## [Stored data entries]

## start

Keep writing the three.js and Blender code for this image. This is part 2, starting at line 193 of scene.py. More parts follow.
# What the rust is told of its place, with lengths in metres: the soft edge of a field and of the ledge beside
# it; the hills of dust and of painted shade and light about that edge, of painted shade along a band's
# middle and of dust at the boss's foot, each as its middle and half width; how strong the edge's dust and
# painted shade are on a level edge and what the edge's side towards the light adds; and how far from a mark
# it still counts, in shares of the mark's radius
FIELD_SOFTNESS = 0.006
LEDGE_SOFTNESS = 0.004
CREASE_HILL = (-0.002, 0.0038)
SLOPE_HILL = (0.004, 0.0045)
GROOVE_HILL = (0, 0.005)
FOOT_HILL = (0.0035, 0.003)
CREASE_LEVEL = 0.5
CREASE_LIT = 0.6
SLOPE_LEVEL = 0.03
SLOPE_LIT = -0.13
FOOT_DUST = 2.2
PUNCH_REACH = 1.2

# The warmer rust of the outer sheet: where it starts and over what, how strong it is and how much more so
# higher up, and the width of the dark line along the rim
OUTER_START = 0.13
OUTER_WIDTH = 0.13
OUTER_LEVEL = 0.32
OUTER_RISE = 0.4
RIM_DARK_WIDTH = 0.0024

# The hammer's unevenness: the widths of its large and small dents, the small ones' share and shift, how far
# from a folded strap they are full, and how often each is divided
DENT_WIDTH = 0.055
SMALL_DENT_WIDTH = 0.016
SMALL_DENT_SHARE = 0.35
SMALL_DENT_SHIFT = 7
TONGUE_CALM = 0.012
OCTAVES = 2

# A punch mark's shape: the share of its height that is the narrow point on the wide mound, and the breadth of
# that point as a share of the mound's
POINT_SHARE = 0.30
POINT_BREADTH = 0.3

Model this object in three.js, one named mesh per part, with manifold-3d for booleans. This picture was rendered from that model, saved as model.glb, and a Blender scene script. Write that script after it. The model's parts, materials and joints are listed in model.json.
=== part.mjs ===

## end

## [TASK DIRECTIONS]
Transcribe the material exactly as it reads.

## [TASK RESULT]
Keep writing the three.js and Blender code for this image. This is part 2, starting at line 193 of scene.py. More parts follow.
# What the rust is told of its place, with lengths in metres: the soft edge of a field and of the ledge beside
# it; the hills of dust and of painted shade and light about that edge, of painted shade along a band's
# middle and of dust at the boss's foot, each as its middle and half width; how strong the edge's dust and
# painted shade are on a level edge and what the edge's side towards the light adds; and how far from a mark
# it still counts, in shares of the mark's radius
FIELD_SOFTNESS = 0.006
LEDGE_SOFTNESS = 0.004
CREASE_HILL = (-0.002, 0.0038)
SLOPE_HILL = (0.004, 0.0045)
GROOVE_HILL = (0, 0.005)
FOOT_HILL = (0.0035, 0.003)
CREASE_LEVEL = 0.5
CREASE_LIT = 0.6
SLOPE_LEVEL = 0.03
SLOPE_LIT = -0.13
FOOT_DUST = 2.2
PUNCH_REACH = 1.2

# The warmer rust of the outer sheet: where it starts and over what, how strong it is and how much more so
# higher up, and the width of the dark line along the rim
OUTER_START = 0.13
OUTER_WIDTH = 0.13
OUTER_LEVEL = 0.32
OUTER_RISE = 0.4
RIM_DARK_WIDTH = 0.0024

# The hammer's unevenness: the widths of its large and small dents, the small ones' share and shift, how far
# from a folded strap they are full, and how often each is divided
DENT_WIDTH = 0.055
SMALL_DENT_WIDTH = 0.016
SMALL_DENT_SHARE = 0.35
SMALL_DENT_SHIFT = 7
TONGUE_CALM = 0.012
OCTAVES = 2

# A punch mark's shape: the share of its height that is the narrow point on the wide mound, and the breadth of
# that point as a share of the mound's
POINT_SHARE = 0.30
POINT_BREADTH = 0.3

Model this object in three.js, one named mesh per part, with manifold-3d for booleans. This picture was rendered from that model, saved as model.glb, and a Blender scene script. Write that script after it. The model's parts, materials and joints are listed in model.json.
=== part.mjs ===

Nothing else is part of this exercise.